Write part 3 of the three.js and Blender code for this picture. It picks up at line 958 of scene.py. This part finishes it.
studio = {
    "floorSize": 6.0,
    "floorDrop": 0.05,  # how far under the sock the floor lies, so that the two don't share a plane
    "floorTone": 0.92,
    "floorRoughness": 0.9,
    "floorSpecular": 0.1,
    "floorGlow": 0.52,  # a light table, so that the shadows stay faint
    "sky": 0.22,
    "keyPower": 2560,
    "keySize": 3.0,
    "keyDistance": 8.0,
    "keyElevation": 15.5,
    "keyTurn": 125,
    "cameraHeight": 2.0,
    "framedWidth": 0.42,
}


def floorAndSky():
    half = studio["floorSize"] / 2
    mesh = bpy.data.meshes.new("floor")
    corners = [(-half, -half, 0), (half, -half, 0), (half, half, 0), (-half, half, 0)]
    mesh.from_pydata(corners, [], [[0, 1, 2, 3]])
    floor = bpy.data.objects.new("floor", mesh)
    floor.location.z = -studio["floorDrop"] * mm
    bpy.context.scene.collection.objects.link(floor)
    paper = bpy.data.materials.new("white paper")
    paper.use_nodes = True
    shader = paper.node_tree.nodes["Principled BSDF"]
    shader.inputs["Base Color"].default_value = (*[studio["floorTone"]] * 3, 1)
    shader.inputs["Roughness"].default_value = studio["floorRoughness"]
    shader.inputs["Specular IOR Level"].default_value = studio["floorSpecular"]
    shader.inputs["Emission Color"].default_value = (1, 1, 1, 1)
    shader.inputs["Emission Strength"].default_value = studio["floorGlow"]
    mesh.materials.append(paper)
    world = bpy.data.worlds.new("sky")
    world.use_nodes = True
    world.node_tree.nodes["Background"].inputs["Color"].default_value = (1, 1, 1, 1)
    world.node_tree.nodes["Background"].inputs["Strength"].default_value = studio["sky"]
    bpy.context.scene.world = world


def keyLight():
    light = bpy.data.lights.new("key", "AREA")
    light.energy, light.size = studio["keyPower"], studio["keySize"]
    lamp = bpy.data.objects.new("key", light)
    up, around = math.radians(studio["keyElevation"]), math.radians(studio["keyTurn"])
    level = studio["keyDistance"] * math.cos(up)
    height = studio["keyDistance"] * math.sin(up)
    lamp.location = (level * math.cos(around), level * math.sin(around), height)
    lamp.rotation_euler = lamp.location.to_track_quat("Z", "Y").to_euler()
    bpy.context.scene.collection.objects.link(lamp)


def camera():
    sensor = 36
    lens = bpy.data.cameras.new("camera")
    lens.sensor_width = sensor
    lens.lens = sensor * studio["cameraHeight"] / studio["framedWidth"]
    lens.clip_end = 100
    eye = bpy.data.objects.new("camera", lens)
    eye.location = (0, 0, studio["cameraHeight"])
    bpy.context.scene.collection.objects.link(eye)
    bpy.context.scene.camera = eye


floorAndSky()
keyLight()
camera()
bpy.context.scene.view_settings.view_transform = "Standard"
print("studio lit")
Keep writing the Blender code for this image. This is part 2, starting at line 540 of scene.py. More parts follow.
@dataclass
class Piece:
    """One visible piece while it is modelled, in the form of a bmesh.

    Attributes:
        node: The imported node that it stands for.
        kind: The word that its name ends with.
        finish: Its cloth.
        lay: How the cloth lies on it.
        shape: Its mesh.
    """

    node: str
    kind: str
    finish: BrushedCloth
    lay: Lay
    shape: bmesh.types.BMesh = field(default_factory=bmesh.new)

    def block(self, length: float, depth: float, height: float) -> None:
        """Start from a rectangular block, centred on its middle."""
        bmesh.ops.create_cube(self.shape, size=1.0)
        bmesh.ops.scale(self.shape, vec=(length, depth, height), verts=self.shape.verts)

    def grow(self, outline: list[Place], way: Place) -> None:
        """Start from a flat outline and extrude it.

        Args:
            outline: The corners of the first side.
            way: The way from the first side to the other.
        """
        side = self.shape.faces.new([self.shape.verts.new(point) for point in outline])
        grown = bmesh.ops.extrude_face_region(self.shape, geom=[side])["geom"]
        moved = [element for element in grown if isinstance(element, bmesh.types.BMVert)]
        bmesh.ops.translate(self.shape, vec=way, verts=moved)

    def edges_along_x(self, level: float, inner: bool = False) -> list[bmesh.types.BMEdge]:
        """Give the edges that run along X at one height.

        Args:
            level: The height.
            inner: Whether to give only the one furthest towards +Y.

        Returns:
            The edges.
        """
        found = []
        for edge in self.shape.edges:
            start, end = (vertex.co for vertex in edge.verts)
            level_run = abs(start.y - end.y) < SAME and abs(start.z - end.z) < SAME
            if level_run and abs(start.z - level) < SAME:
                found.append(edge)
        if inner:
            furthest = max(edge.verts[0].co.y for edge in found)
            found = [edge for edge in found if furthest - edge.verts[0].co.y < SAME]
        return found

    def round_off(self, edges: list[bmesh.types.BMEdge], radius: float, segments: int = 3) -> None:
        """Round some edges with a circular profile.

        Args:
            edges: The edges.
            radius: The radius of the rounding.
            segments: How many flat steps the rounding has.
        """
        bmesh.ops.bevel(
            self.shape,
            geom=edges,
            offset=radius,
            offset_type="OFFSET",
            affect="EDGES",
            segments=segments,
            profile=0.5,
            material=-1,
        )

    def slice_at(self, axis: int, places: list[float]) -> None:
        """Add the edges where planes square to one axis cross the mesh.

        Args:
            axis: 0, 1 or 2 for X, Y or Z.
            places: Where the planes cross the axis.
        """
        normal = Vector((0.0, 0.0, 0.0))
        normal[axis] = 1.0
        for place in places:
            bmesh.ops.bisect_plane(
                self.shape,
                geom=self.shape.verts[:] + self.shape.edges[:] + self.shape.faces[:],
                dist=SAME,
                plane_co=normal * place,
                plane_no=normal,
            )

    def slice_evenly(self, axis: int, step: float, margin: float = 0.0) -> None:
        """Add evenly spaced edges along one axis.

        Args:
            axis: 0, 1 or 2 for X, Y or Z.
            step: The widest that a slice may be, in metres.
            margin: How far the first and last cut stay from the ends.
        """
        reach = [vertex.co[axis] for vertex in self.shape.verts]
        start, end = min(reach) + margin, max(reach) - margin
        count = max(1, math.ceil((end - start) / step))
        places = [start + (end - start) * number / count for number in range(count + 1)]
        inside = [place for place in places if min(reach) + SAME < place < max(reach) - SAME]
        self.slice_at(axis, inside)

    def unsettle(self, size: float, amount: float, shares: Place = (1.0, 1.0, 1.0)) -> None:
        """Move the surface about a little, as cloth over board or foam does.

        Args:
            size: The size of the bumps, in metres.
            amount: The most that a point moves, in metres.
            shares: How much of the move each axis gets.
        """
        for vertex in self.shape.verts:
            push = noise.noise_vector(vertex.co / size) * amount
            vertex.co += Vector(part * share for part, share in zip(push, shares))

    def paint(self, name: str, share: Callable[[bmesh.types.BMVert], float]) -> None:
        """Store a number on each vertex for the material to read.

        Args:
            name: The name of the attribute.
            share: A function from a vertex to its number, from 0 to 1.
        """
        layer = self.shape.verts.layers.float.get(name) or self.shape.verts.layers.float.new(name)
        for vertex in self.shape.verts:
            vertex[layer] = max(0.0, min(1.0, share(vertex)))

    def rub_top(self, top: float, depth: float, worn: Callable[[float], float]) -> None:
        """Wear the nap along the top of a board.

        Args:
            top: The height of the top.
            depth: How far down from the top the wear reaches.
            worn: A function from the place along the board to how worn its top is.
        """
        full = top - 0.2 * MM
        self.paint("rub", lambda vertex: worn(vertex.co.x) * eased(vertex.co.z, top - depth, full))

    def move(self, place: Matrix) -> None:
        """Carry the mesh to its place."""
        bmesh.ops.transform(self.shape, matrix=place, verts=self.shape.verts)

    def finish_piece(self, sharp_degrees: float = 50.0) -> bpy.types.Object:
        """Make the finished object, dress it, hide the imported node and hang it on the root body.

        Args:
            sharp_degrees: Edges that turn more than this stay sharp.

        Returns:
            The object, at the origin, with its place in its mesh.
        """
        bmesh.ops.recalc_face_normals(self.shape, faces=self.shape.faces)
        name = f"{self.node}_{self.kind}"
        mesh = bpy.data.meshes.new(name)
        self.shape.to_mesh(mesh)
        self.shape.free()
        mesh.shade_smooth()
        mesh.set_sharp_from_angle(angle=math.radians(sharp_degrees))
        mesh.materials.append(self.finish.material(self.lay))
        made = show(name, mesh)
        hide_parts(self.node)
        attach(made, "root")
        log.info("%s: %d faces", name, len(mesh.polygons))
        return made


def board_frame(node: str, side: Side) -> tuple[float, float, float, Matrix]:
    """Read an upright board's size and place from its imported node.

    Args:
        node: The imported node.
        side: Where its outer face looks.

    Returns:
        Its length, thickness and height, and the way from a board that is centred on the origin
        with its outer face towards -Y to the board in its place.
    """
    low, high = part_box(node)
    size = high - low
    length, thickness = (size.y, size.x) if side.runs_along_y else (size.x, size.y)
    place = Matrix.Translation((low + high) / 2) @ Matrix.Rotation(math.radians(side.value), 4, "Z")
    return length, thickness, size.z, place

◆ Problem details
Give back exactly the lines running from the line that contains "hide_parts(self.node)" through the line that contains "side: Where its outer face looks.", and nothing outside them.

◆ Final result
        hide_parts(self.node)
        attach(made, "root")
        log.info("%s: %d faces", name, len(mesh.polygons))
        return made


def board_frame(node: str, side: Side) -> tuple[float, float, float, Matrix]:
    """Read an upright board's size and place from its imported node.

    Args:
        node: The imported node.
        side: Where its outer face looks.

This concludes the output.